**Task to complete:** Produce word for word the lines of the data below running from the one that has "cad_parts[node].hide_render = cad_parts[node].hide_viewport" to the one that has "imported = [obj", inclusive, and no others.

**Data block:**
>> BEGIN

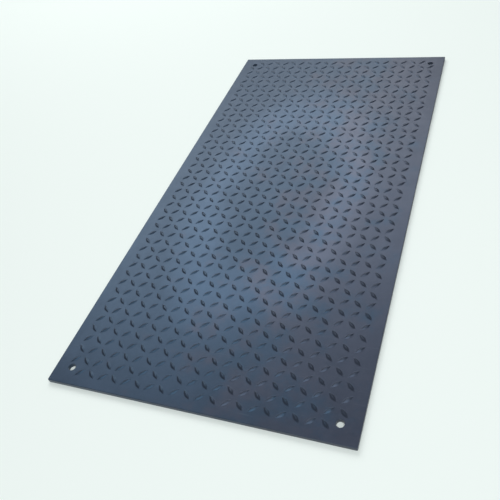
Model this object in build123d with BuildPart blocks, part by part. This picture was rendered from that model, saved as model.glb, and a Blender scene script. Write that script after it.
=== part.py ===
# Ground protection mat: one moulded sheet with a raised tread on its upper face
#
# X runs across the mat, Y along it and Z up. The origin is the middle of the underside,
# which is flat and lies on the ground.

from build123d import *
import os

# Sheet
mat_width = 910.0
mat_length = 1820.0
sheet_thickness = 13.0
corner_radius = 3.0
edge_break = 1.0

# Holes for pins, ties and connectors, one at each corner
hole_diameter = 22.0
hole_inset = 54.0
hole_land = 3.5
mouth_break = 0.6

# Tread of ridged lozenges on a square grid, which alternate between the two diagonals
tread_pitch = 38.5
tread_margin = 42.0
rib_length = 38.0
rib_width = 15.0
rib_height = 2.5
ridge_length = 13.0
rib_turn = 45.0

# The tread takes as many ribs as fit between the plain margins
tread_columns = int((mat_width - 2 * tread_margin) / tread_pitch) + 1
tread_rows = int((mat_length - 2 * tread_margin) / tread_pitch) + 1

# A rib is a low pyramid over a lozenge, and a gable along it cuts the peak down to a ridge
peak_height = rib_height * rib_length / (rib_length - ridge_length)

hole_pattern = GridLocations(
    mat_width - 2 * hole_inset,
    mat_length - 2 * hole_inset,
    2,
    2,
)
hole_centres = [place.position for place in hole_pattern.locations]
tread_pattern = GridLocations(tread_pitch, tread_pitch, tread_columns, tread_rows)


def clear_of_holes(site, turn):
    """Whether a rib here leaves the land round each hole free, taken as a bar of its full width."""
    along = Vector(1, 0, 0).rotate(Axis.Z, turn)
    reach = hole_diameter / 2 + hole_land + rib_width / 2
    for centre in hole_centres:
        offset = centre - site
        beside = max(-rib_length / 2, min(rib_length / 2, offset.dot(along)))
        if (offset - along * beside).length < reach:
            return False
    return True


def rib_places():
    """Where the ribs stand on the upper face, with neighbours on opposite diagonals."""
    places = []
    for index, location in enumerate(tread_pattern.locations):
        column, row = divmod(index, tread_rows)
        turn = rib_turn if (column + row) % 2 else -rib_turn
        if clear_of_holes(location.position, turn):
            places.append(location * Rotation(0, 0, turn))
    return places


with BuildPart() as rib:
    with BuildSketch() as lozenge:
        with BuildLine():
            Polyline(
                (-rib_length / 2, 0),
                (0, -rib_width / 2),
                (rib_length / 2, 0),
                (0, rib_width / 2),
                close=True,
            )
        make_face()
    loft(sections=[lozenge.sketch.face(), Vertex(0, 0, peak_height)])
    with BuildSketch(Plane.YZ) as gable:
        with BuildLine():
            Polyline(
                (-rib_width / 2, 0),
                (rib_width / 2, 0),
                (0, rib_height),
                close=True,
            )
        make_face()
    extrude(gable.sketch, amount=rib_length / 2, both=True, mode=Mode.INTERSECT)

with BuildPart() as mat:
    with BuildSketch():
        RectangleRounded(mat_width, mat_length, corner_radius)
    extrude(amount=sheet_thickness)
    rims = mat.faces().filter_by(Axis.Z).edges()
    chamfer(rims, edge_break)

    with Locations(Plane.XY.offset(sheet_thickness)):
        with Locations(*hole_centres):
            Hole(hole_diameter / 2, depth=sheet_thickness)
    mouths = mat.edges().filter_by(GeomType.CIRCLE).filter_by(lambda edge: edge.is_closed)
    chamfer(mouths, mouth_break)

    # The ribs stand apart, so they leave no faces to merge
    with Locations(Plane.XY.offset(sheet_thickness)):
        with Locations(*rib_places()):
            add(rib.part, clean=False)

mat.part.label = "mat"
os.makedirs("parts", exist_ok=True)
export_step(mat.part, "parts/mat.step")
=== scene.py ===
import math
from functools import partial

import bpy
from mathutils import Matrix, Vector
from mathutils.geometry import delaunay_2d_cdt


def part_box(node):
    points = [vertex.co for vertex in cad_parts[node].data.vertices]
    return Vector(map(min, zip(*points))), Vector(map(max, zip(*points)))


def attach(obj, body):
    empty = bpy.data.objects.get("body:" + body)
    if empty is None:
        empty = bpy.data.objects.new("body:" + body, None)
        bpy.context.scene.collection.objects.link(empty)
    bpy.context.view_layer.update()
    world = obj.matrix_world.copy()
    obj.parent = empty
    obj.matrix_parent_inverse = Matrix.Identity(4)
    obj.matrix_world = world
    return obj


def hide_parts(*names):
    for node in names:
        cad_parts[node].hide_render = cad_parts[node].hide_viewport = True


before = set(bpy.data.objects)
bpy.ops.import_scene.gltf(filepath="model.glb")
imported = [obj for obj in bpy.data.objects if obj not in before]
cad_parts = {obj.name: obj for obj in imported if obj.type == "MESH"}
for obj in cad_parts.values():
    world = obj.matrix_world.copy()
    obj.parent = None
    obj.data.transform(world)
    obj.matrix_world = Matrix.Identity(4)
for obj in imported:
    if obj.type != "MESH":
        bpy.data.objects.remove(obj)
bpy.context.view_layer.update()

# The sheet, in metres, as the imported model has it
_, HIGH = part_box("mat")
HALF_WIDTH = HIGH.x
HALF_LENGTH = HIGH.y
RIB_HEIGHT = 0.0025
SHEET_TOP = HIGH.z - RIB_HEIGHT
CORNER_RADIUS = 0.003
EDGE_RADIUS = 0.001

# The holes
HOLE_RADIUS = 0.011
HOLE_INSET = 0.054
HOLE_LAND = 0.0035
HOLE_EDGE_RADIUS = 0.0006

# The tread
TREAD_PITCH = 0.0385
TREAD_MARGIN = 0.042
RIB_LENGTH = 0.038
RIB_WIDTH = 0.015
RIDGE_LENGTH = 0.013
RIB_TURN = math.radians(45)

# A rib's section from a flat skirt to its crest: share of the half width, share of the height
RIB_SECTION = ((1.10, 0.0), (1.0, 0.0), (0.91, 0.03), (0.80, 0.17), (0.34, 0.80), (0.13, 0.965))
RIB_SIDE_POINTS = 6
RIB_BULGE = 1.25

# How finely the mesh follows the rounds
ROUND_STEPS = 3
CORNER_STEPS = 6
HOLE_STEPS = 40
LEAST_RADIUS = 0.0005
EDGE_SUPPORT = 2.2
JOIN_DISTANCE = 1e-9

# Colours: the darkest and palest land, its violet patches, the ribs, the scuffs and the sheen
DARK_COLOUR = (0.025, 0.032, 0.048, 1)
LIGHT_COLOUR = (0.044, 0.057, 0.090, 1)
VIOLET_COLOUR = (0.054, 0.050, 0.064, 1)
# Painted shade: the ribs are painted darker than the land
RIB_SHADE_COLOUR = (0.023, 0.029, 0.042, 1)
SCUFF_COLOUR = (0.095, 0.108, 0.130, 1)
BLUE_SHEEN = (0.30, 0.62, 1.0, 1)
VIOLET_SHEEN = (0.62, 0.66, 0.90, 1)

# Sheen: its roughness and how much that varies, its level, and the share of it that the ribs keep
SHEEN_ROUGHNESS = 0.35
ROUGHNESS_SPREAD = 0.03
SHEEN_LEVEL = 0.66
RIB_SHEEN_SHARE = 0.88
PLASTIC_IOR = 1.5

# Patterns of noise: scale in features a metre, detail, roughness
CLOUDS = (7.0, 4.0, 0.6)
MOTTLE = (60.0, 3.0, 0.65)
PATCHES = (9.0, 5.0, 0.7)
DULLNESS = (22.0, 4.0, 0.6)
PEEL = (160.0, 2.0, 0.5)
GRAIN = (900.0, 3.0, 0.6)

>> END

**Task output:**
        cad_parts[node].hide_render = cad_parts[node].hide_viewport = True


before = set(bpy.data.objects)
bpy.ops.import_scene.gltf(filepath="model.glb")
imported = [obj for obj in bpy.data.objects if obj not in before]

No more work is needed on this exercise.